PDA

View Full Version : Anyone ever reuse projectiles?



Utah Shooter
03-27-2014, 08:07 PM
Taken from a different forum but I know you guys here would have some great ideas.

"the snow is melting finally and i am finding a bunch of bullets that have only hit paper and snow. they look like new except for the rifling. makes me wonder if i could reuse them. these are larger caliber jacketed pistol bullets."

dtknowles
03-27-2014, 08:24 PM
I shoot once fired 45 acp fmjs in sabots in my 50 cal muzzleloaders.

Tim

ratboy
03-27-2014, 08:40 PM
paper patch it.;-)


Taken from a different forum but I know you guys here would have some great ideas.
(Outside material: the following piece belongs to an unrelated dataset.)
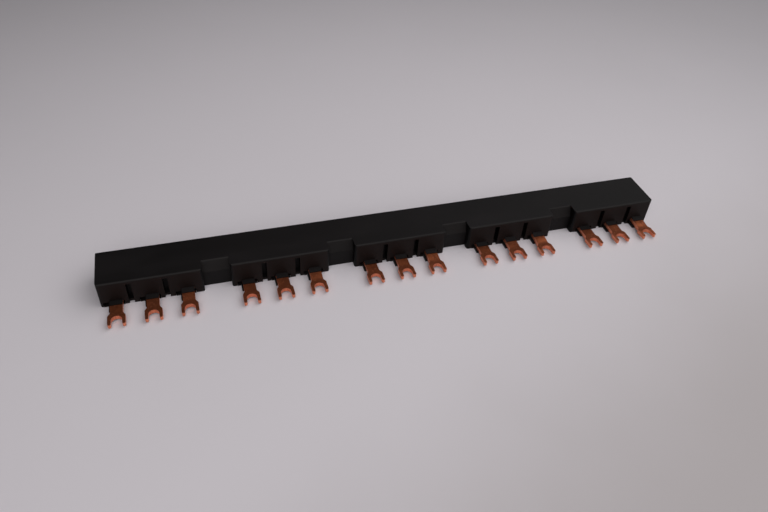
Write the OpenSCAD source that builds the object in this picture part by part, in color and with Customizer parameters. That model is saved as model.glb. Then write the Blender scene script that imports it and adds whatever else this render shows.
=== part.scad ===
// Three-phase comb busbar: three stacked copper combs in a moulded insulating housing.
// It lies on its base plate. X runs along the rail, the forks point to -Y and +Z is up.
// The origin is the middle of the underside.

/* [Rail] */
// Number of tap-off groups, one for each switching device
group_count = 5; // [2:1:6]
// Distance from one group to the next
group_pitch = 54; // [50:1:72]
// Distance between the phases of one group
phase_pitch = 14.4; // [13.5:0.1:15.5]
// How much narrower a group is than three phase distances
group_trim = 0.8; // [0.4:0.1:2.4]
// How much of the outer side of the two end groups is left off at the rail's ends
end_trim = 0.45; // [0:0.05:0.8]

/* [Housing] */
// Depth of the housing, front to back
housing_depth = 20.5; // [18:0.5:26]
// Thickness of the housing's side walls
wall = 1.4; // [1:0.1:1.8]
// Thickness of the housing's top
top_wall = 2; // [1.2:0.1:3]
// Radius of the upright corners
corner_r = 1.2; // [0.5:0.1:2]
// Radius along the top edges
edge_r = 0.8; // [0.4:0.1:1.5]
// Radius along the bottom edges
foot_r = 0.4; // [0.2:0.1:0.5]

/* [Blocks and recesses] */
// How far the front is set back between two groups, at the foot
recess_depth = 3.5; // [2.5:0.1:4.5]
// Height of the upright foot below the sloping face of a recess
recess_foot = 7.6; // [5:0.1:8.5]
// How much further back the sloping face reaches at the top
recess_lean = 1.7; // [0.5:0.1:2.5]
// Bevel along the top edge of a recess
recess_bevel = 0.4; // [0.2:0.1:0.6]
// Width of the groove between two blocks
groove_w = 2.1; // [1.4:0.1:2.4]
// How far the grooves of the two end groups stand nearer to the rail's ends
end_shift = 1.15; // [0:0.05:1.3]
// Depth of the groove
groove_depth = 3.5; // [2:0.1:4]
// Thickness of the skin that runs on over the groove
groove_skin = 1.8; // [1:0.1:3]
// Height of the web that joins two blocks at the foot of the groove
web_h = 1.2; // [0.8:0.1:2.5]
// How far that web is set back from the block fronts
web_setback = 1.5; // [0.8:0.1:2]

/* [Fork windows] */
// Width of the window at the foot of each block
window_w = 8.5; // [8:0.1:9]
// Height of the window beside the copper neck
window_h = 2.4; // [1.5:0.1:2.6]
// Offset of the window and of the tongue to the left of the fork's centre line
window_shift = 0.4; // [0:0.1:0.5]
// Length of the lip that stands over the neck
lip_len = 2.6; // [1.5:0.1:4]
// Thickness of the lip at its front edge
lip_t = 0.3; // [0.3:0.05:0.8]
// How much thicker the lip is at its root
lip_rise = 0.05; // [0:0.05:0.6]
// How much wider the lip is than the neck, on each side
lip_margin = 0.05; // [0:0.05:0.6]

/* [Base plate] */
// Thickness of the base plate
base_t = 0.9; // [0.7:0.1:1.5]
// Height of the sills that close the windows from below
sill_h = 0.6; // [0.4:0.1:0.7]
// Width of the tongue under each neck
tongue_w = 5.6; // [4.5:0.1:6.5]
// Length of the tongue in front of the blocks
tongue_len = 3.7; // [3:0.1:6]

/* [Copper combs] */
// Thickness of the copper
bar_t = 1.8; // [1.5:0.1:2.2]
// Width of the neck behind a fork
neck_w = 5.1; // [4.5:0.1:5.6]
// Width of a fork's head
head_w = 7; // [6.5:0.1:8.5]
// Width of a fork's slot
slot_w = 4.4; // [4.2:0.1:5]
// Depth of a fork's slot
slot_depth = 4.7; // [3.5:0.1:5]
// Reach of the forks in front of the blocks
fork_reach = 13.4; // [13:0.1:18]
// Distance from the block fronts to the start of the head
head_start = 6.9; // [6.2:0.1:7.4]
// Length of the sloping shoulders of the head
shoulder_len = 1.5; // [0.4:0.1:1.8]
// Slope of the middle comb's necks, in degrees
middle_slope = 3.5; // [0:0.5:6]
// Slope of the upper comb's necks, in degrees
upper_slope = 7; // [0:0.5:10]
// Inside radius of the bends
bend_r = 0.9; // [0.6:0.1:1.1]
// Distance from the housing's inner channel to the upright leg of a tap
leg_gap = 1; // [0.6:0.1:1.2]

/* [Separators] */
// Thickness of the insulating strips between the combs
separator_t = 2.2; // [1.4:0.1:2.8]

/* [Clearances] */
// Gap around the copper strips inside the housing
strip_gap = 0.6; // [0.3:0.1:1]
// Gap around the separators
separator_gap = 0.2; // [0.1:0.05:0.3]
// Gap around the base plate
plate_gap = 0.15; // [0.1:0.05:0.25]
// Gap around a neck where it passes the plastic
neck_gap = 0.1; // [0.05:0.05:0.2]

/* [Hidden] */
$fn = 48;

PLASTIC = [0.07, 0.068, 0.07];
COPPER = [0.62, 0.33, 0.2];
INSULATION = [0.75, 0.72, 0.66];

// Overshoot of a cutter past the face that it opens
CUT = 1;
// Overlap of two shapes that are joined into one piece
JOIN = 0.5;

// Straight pieces that make up a bend
BEND_STEPS = 10;

PHASES = [0, 1, 2];
SLOPES = [0, middle_slope, upper_slope];

// Lengths along the rail
group_w = 3 * phase_pitch - group_trim;
LAST_GROUP = group_count - 1;
rail_len = LAST_GROUP * group_pitch + group_w - 2 * end_trim;
GROUPS = [for (g = [0 : LAST_GROUP]) (g - LAST_GROUP / 2) * group_pitch];

// Heights, stacked from the base plate up
stack_step = bar_t + separator_t;
ceiling_z = base_t + 3 * bar_t + 2 * separator_t;
housing_h = ceiling_z + top_wall;

// Places from front to back
front_y = -housing_depth / 2;
back_y = housing_depth / 2;
recess_y = front_y + recess_depth;
slope_at_ceiling = recess_lean * (ceiling_z - recess_foot) / (housing_h - recess_foot);
channel_front = recess_y + slope_at_ceiling + wall;
channel_back = back_y - wall;
strip_front = channel_front + strip_gap;
leg_back = channel_front - leg_gap;
leg_front = leg_back - bar_t;
bend_y = front_y - head_start;
tip_y = front_y - fork_reach;

function fork_x(g, p) = GROUPS[g] + (p - 1) * phase_pitch;
// Side of the rail's end that a group stands at: left, none or right
function end_side(g) = g == 0 ? -1 : g == LAST_GROUP ? 1 : 0;
// Middle of the groove on the left (side = -1) or right (side = 1) of a group's middle block
function groove_x(g, side) = GROUPS[g] + side * phase_pitch / 2 + end_side(g) * end_shift;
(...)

"the snow is melting finally and i am finding a bunch of bullets that have only hit paper and snow. they look like new except for the rifling. makes me wonder if i could reuse them. these are larger caliber jacketed pistol bullets."

runfiverun
03-27-2014, 09:08 PM
I have talked to several guy's that have repurposed 45 acp bullets they have picked up from the snow.
the repurposed them down a different barrel and back into some paper.

aaronraad
03-27-2014, 09:10 PM
They could be reused as is but what effect they would have on reloading dies, accuracy, the barrel, the action or shooter is anyone's guess.

Making a go & no-go gauge to check diameter would be a start after cleaning.
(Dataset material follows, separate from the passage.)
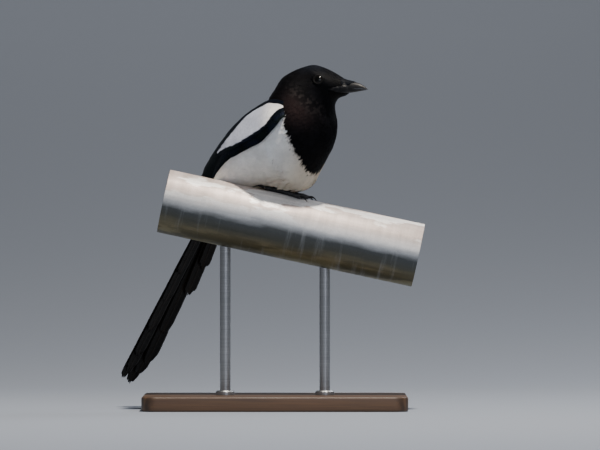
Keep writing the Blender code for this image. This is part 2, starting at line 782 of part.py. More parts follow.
def tube(name, centres, radii, finish, parent, resolution=2):
    """A round bar along a path, made from a curve whose radius changes from point to point."""
    curve = bpy.data.curves.new(name, "CURVE")
    curve.dimensions = "3D"
    curve.bevel_depth = MM
    curve.bevel_resolution = resolution
    curve.use_fill_caps = True
    spline = curve.splines.new("POLY")
    spline.points.add(len(centres) - 1)
    for point, centre, radius in zip(spline.points, centres, radii):
        point.co = (*map(float, centre), 1)
        point.radius = radius / MM
    guide = bpy.data.objects.new(name + "_path", curve)
    part.objects.link(guide)
    bpy.context.view_layer.update()
    obj = bpy.data.objects.new(name, evaluated_copy(guide))
    bpy.data.objects.remove(guide)
    bpy.data.curves.remove(curve)
    part.objects.link(obj)
    obj.parent = parent
    bm = bmesh.new()
    bm.from_mesh(obj.data)
    bmesh.ops.remove_doubles(bm, verts=bm.verts, dist=WELD)
    bm.to_mesh(obj.data)
    bm.free()
    return finished(obj, finish)


def build_foot(side, thigh, torso):
    foot = FEET[side]
    mirror = {"right": 1, "left": -1}[side]
    root = pipe_place(foot[0] * MM, math.radians(foot[1]), TOE_RADIUS * 1.35 + GAP)
    pad = ball("foot_" + side, root, FOOT_PAD, "leg_scales", perch, 10, 6)
    pieces = []
    for name, (spread, length, claw_length) in TOES.items():
        path = toe_path(foot, spread * mirror, length, len(TOE_JOINTS))
        radii = [TOE_RADIUS * joint for joint in TOE_JOINTS]
        centres = [pipe_place(a, w, r + GAP * 1.3) for (a, w), r in zip(path, radii)]
        pieces.append(tube("toe_" + name, centres, radii, "leg_scales", perch))
        build_claw(f"claw_{side}_{name}", foot, spread * mirror, length, claw_length)
    ankle = root + np.array([-ANKLE_BACK, mirror * 2 * MM, ANKLE_UP])
    steps = np.linspace(0, 1, 3)[:, None]
    shank = tube("shank", root + (ankle - root) * steps, [TARSUS_RADIUS] * 3, "leg_scales", perch)
    pieces.append(shank)
    boolean(pad, pieces, "UNION", "MANIFOLD")
    boolean(thigh, [swollen(bpy.data.objects[f"claw_{side}_hind"], GAP)], "DIFFERENCE")
    boolean(pad, [swollen(thigh, GAP), swollen(torso, GAP)], "DIFFERENCE")


def build_claw(name, foot, heading, toe_length, claw_length):
    """A curved claw, which starts just past the toe's end and arches down to the pipe."""
    start = toe_length + CLAW_GAP
    path = toe_path(foot, heading, start + claw_length, CLAW_STEPS, start)
    centres, radii = [], []
    for share, (along, angle) in zip(np.linspace(0, 1, CLAW_STEPS), path):
        radius = MM * (CLAW_ROOT * (1 - share) + CLAW_POINT * share)
        rise = CLAW_RISE * MM * math.sin(math.pi * min(share * 1.15, 1))
        centres.append(pipe_place(along, angle, radius + GAP * 1.5 + rise + 0.5 * MM * (1 - share)))
        radii.append(radius)
    tube(name, centres, radii, "bill_horn", perch, 1)


def build_legs(torso):
    for side in ("right", "left"):
        centre = np.array(THIGHS[side]) * MM
        thigh = ball("thigh_" + side, centre, np.array(THIGH_SIZE) * MM, "black_plumage", bird, 16, 9)
        boolean(thigh, [swollen(torso, GAP), pipe_cutter()], "DIFFERENCE")
        build_foot(side, thigh, torso)
    boolean(torso, [swollen(bpy.data.objects[f"claw_{side}_hind"], GAP) for side in FEET], "DIFFERENCE")


clear_scene()
part = bpy.data.collections.new("magpie_on_pipe")
bpy.context.scene.collection.children.link(part)

bird = bpy.data.objects.new("bird_frame", None)
part.objects.link(bird)
bird.location = (FEET_X, PERCH_Y, FEET_Z)
bird.rotation_euler = (0, 0, HEADING)
perch = bpy.data.objects.new("perch_frame", None)
part.objects.link(perch)
perch.location = (
    FEET_X,
    PERCH_Y,
    FEET_Z - PIPE_TOP_UNDER_FEET - PIPE_RADIUS / math.cos(PIPE_SLOPE),
)
perch.rotation_euler = (0, PIPE_SLOPE, 0)
bpy.context.view_layer.update()

build_stand()
build_perch()
trunk_tree = trunk_guide()
torso, head = build_trunk()
whole_trunk = loft("whole_trunk", trunk_rings(0, len(TRUNK) - 1, 34), None, bird)
build_head(head)
tail = build_tail()
boolean(tail, [swollen(torso, GAP)], "DIFFERENCE")
for wing_side in ("right", "left"):
    build_wing(wing_side, whole_trunk)
build_legs(torso)
bpy.data.objects.remove(whole_trunk)
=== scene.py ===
"""The looks of the magpie on its pipe perch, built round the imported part.

The body's surface, the wing's sheet, the tail, the bill and the feet follow the same named sizes as the part.
All sizes are in mm of the bird's own frame (x forwards, y to its left, z up, from between the feet), unless a
name says otherwise, and each finished mesh is put in the part's frame, in metres.
"""

import math

import bmesh
import bpy
import numpy as np
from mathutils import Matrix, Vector
from mathutils.bvhtree import BVHTree
from mathutils.kdtree import KDTree


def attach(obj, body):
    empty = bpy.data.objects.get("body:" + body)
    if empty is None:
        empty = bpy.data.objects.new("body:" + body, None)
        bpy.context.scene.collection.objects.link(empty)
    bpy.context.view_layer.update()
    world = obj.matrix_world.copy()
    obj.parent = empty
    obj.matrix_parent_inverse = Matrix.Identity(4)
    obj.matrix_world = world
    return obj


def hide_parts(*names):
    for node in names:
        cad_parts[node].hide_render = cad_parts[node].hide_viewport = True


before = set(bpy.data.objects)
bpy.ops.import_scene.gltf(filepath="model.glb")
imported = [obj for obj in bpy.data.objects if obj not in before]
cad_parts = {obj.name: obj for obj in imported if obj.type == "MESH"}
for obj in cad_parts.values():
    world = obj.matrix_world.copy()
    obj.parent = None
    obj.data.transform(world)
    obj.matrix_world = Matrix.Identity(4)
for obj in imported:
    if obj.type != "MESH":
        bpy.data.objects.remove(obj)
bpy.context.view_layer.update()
bpy.ops.object.select_all(action="DESELECT")

MM = 0.001
SIDES = {"right": 1, "left": -1}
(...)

Passing them through a bullet re-sizing die with a matching nose or base punch couldn't hurt.

Maybe running a cannelure tool over any remaining rifling marks would almost pass them off as unfired.
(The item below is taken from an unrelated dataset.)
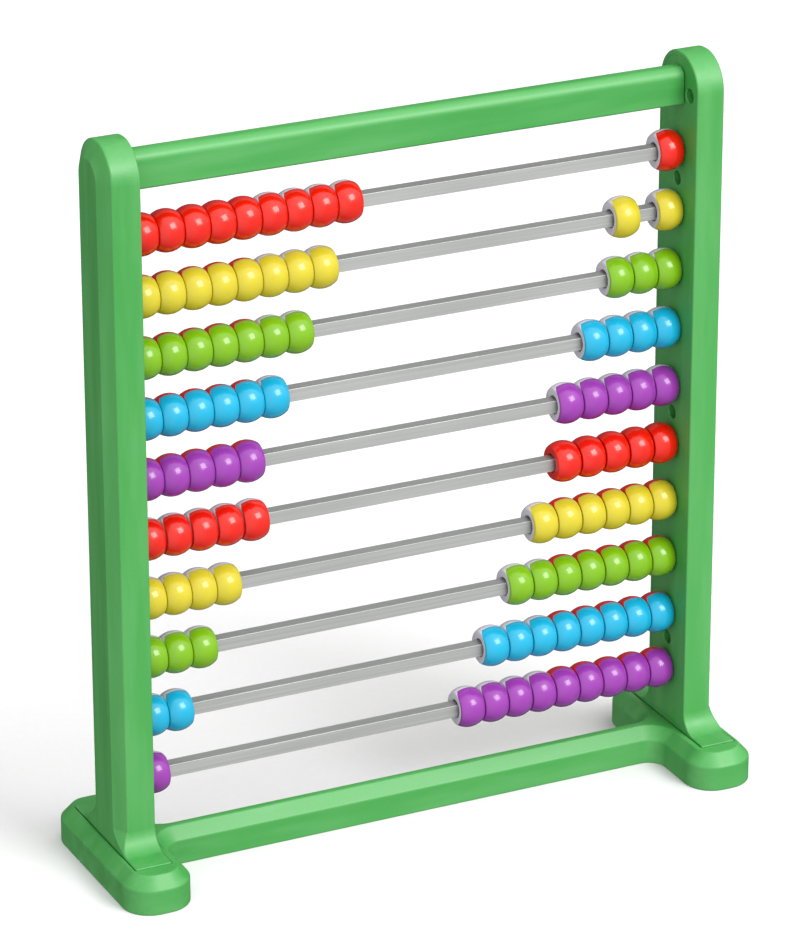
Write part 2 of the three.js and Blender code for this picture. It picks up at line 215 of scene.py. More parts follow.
def inward_moves(outline):
    """For each point, the move that shifts both of its sides inwards by one unit."""
    moves = []
    for i, point in enumerate(outline):
        first = (point - outline[i - 1]).normalized()
        second = (outline[(i + 1) % len(outline)] - point).normalized()
        inward = Vector((-first.y - second.y, first.x + second.x))
        moves.append(inward / (1 + first.dot(second)))
    return moves


# ---- Bodies ----

# Turns a body drawn with its outline in XY so that the outline lies in YZ and depth along X.
TO_YZ = Matrix(((0, 0, 1, 0), (1, 0, 0, 0), (0, 1, 0, 0), (0, 0, 0, 1)))
UPRIGHT_TURNS = {
    "left": Matrix.Translation((-INNER_X, 0, 0)) @ Matrix.Rotation(math.pi, 4, "Z"),
    "right": Matrix.Translation((INNER_X, 0, 0)),
}


def mesh_object(name, points, faces, matrix=Matrix()):
    mesh = bpy.data.meshes.new(name)
    mesh.from_pydata([matrix @ Vector(p) for p in points], [], faces)
    made = bpy.data.objects.new(name, mesh)
    bpy.context.scene.collection.objects.link(made)
    return made


def grid_faces(rings, count, closed=False):
    """Quads between rings of count points, and a cap on the first and the last ring. In a
    closed grid the last ring runs on into the first instead."""
    quads = []
    for level in range(rings if closed else rings - 1):
        here, beyond = level * count, (level + 1) % rings * count
        for i in range(count):
            following = (i + 1) % count
            quads.append((here + i, here + following, beyond + following, beyond + i))
    if closed:
        return quads
    first_cap = tuple(reversed(range(count)))
    last_cap = tuple(range((rings - 1) * count, rings * count))
    return [first_cap, *quads, last_cap]


def body(name, outline, path, matrix=Matrix()):
    """A closed body of rings that follow the outline. The path lists (inset, height) for each
    ring; it may be a function of the outline's point."""
    moves = inward_moves(outline)
    paths = [path(point) if callable(path) else path for point in outline]
    points = []
    for level in range(len(paths[0])):
        for point, move, steps in zip(outline, moves, paths):
            inset, height = steps[level]
            points.append((*(point + move * inset), height))
    return mesh_object(name, points, grid_faces(len(paths[0]), len(outline)), matrix)


def block(x_range, y_range, z_range):
    (x0, x1), (y0, y1) = sorted(x_range), sorted(y_range)
    outline = [Vector(p) for p in ((x0, y0), (x1, y0), (x1, y1), (x0, y1))]
    return body("tool", outline, [Vector((0, z)) for z in z_range])


def bar(radius, x_range, centre, mouth=0):
    """A round bar along X at (y, z), which widens by mouth at its first end."""
    start, end = x_range
    path = [(0, start), (0, end)]
    if mouth:
        path[:1] = [(-mouth, start), (-mouth, start + PAST), (0, start + PAST + mouth)]
    return body("tool", circle(radius, centre), path, TO_YZ)


def bake(piece):
    """Applies the piece's modifiers to its mesh."""
    shape = piece.evaluated_get(bpy.context.evaluated_depsgraph_get())
    mesh = bpy.data.meshes.new_from_object(shape)
    piece.modifiers.clear()
    piece.data = mesh


def combine(piece, operation, *tools):
    for tool in tools:
        step = piece.modifiers.new(operation.lower(), "BOOLEAN")
        step.operation = operation
        step.solver = "EXACT"
        step.object = tool
    bake(piece)
    for tool in tools:
        bpy.data.objects.remove(tool)


def cut(piece, *tools):
    combine(piece, "DIFFERENCE", *tools)


def join(piece, *tools):
    combine(piece, "UNION", *tools)


def smooth(piece):
    """Smooth shading that leaves flat faces flat and sharp edges sharp."""
    piece.data.shade_smooth()
    piece.data.set_sharp_from_angle(angle=SHARP_ANGLE)
    step = piece.modifiers.new("weighted_normal", "WEIGHTED_NORMAL")
    step.keep_sharp = True


def copy_piece(piece, name, matrix):
    made = bpy.data.objects.new(name, piece.data.copy())
    made.data.transform(matrix)
    bpy.context.scene.collection.objects.link(made)
    return made


def place(piece, node, material):
    """Gives a finished piece of the frame its material, and the CAD node that it replaces."""
    piece.data.materials.clear()
    piece.data.materials.append(material)
    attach(piece, "frame")
    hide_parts(node)


# ---- Materials ----


def add_node(tree, kind, inputs=None, **settings):
    made = tree.nodes.new("ShaderNode" + kind)
    for name, value in settings.items():
        setattr(made, name, value)
    for name, value in (inputs or {}).items():
        if isinstance(value, bpy.types.NodeSocket):
            tree.links.new(value, made.inputs[name])
        else:
            made.inputs[name].default_value = value
    return made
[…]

Depending how much how much deformation the base has undergone, inserting a gas-check or base-guard might be advisable also.

...makes you wonder what's actual in an open box/packet at the local garage sale.

bangerjim
03-27-2014, 09:20 PM
I have about 200# of 38's and 45's in FMJ format that are just like new. Slight rifling on sides but no other deformity at all. If your's are like that.....go for it!

I plan on cleaning/tumbling them and reloading for target practice!

At less than a buck a pound, they were a bargain.

banger

uscra112
03-27-2014, 09:48 PM
Well, I fired some low-velocity .22s into wet paper a while back, to see if they expanded. They didn't, and just recently I swaged 'em up to .228 for a single-shot I'm working on.

frkelly74
03-27-2014, 10:29 PM
It seems a total waste to melt the lead out of almost perfect 45 FMJ slugs to cast into boolits. If they look good and shiny and round I load them up and shoot them without a problem.

dilly
03-27-2014, 11:55 PM
I've dealt with my fair share of range scrap and I hardly get enough intact to even consider it. What are you guys doing, shooting a thousand foot thick wall of pillows?

akajun
03-28-2014, 12:31 AM
IT is commonplace at conventional pistol matches where the bullets land on flat ground and not into a berm to pick up fired bullets and sell them back to the shooters who use them for practice. THis used to be done at Camp Perry by Juniors for spending money, dont know if its still done.

alfloyd
03-28-2014, 01:02 AM
I have ran once fired pistol bullets thru my swaging dies and reused. The swaging dies take them back to the correct diameter and shape. Depending on the backstop, they can be reused multiple times.
A friend of mine turned me onto this practice. He has a indoor pistol range in his basement that uses rubber belting material in layers to stop the slugs. He can reuse about 80% of the slugs he fires.

Lafaun

Old School Big Bore
03-28-2014, 01:21 AM
I found some undistorted Nyclad .38 HBWCs once; after cleaning it was hard to even see the rifling on them because of the nylon's resilience, and I loaded them inverted for some cup point demo ammo. They worked great. Makes me think something like a thinned tool-handle dip would make a good coating.

frkelly74
03-28-2014, 07:16 AM
I've dealt with my fair share of range scrap and I hardly get enough intact to even consider it. What are you guys doing, shooting a thousand foot thick wall of pillows?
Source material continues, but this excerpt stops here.